Breve


Nesta capelinha no Bom Sucesso foi onde fiz a minha primeira comunhão, com rosas brancas nos totós (e no raminho) e umas sandálias de verniz muito apertadas. As rosas eram do jardim da minha avó, as suas flores preferidas. As sandálias eram da minha prima Joana. O vestido era especialmente bonito. Mandaram-no fazer em piquê e bordado inglês, com pequeninas mangas de balão e um laço atrás, lembro-me bem. O meu pai disse-me que eu tinha deitado a língua de fora ao padre. Era bondoso e delicado, aquele padre, o que se vê bem nesta fotografia. Só tenho boas recordações dessa experiência infantil. Ao meu lado está a Sofia, que veio a ser campeã nacional de ténis, a olhar com muita atenção para tudo aquilo. Eu e o meu irmão, felizes, sempre a pensar nas próximas brincadeiras e disparates que éramos pródigos em inventar e que punham à prova a paciência de alguns. Mas foi a minha mãe quem me ensinou a rezar. Todas as noites, em pequena, enfaixava-me numa manta à maneira russa e rezava comigo. Que bom que era e que grande força me deu, na verdade. Sou daquela espécie de pessoas que não podem viver sem Deus. Ou se consomem e dissipam, ou definham... ou se suicidam, os desta espécie. Talvez por isto ame tanto Dostoievski. Não faço parte de nenhuma religião. Deve ser reconfortante ter uma fé comunitária e partilhada, mas nunca me foi possível aceitar nenhuma espécie de dogma, nenhuma narrativa, nenhum movimento geral. Quando tinha nove anos e vi as crianças durante a fome da Etiópia com os olhos cobertos de moscas, na televisão, decidi que não havia Deus.

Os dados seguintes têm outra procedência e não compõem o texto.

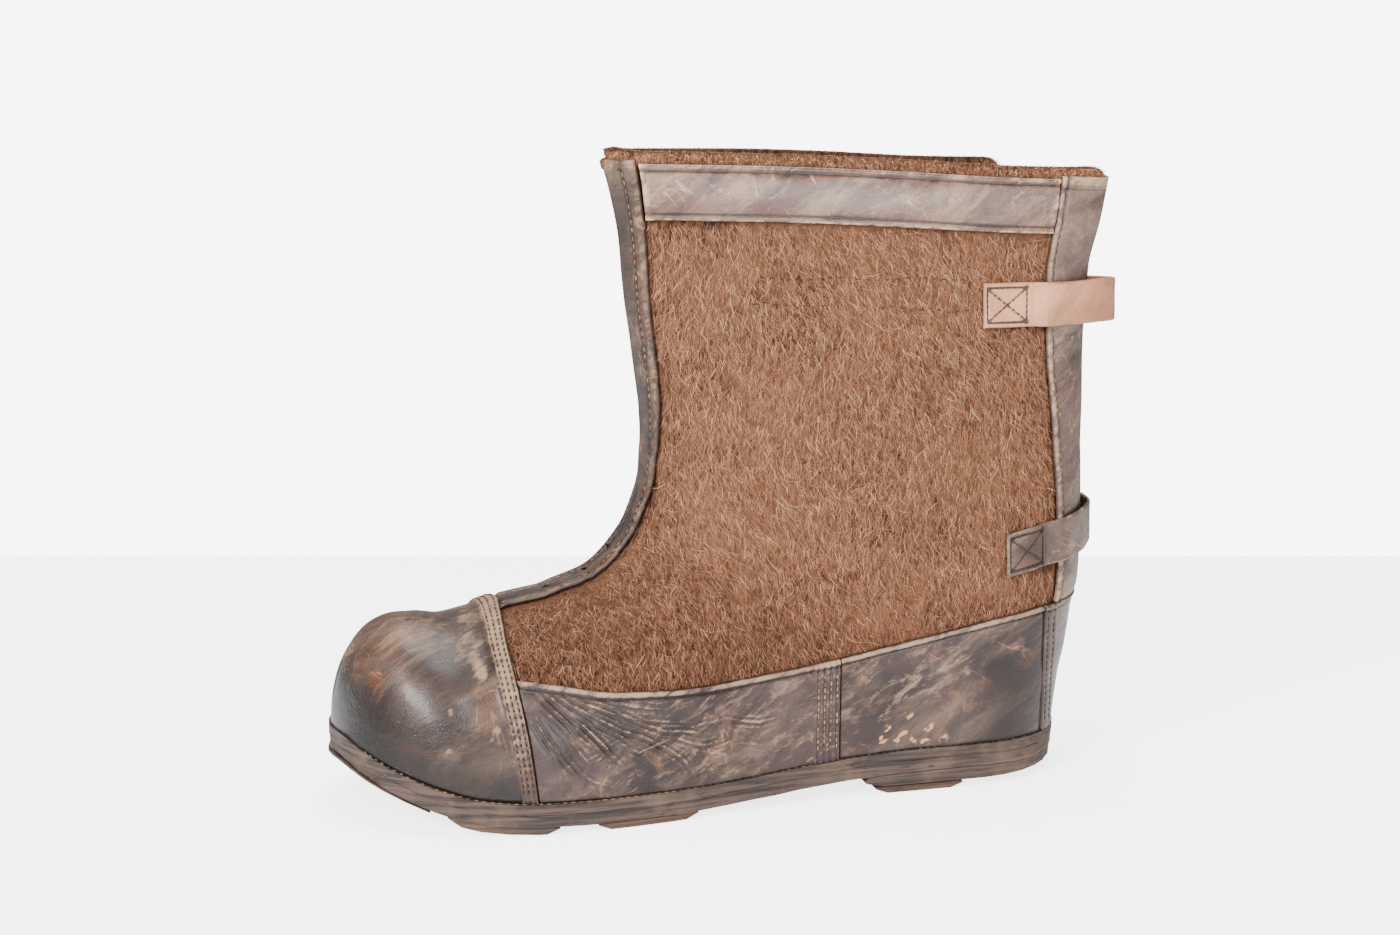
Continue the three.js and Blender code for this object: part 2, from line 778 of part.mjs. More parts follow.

Tive e tenho muitas questões, muitas angústias, conflitos e aporias, muitos becos sem saída, muitos desastres, por assim dizer. O meu caminho não foi e não é a direito. E tenho um horror visceral a clichés, ideias e crenças que parecem ser aceites sem sentido crítico e que avançam nas massas com uma força cega, mecânica, porque observo que este tipo de pensamento pode produzir sofrimento, miséria e, em último grau, loucura. Quanto a isto, acho que a coisa que mais falta é indignação. Poderia escrever longamente a este propósito, mas quero só falar de uma coisa que são as sensações. Certas sensações extraordinárias e maravilhosas, inexplicáveis e magníficas. No esplendor, na natureza toda e nos rostos, tantas vezes sinto simplesmente uma coisa: Deus. Estou bem numa igreja, como à sombra de uma árvore ou no topo de uma montanha, olhando em volta.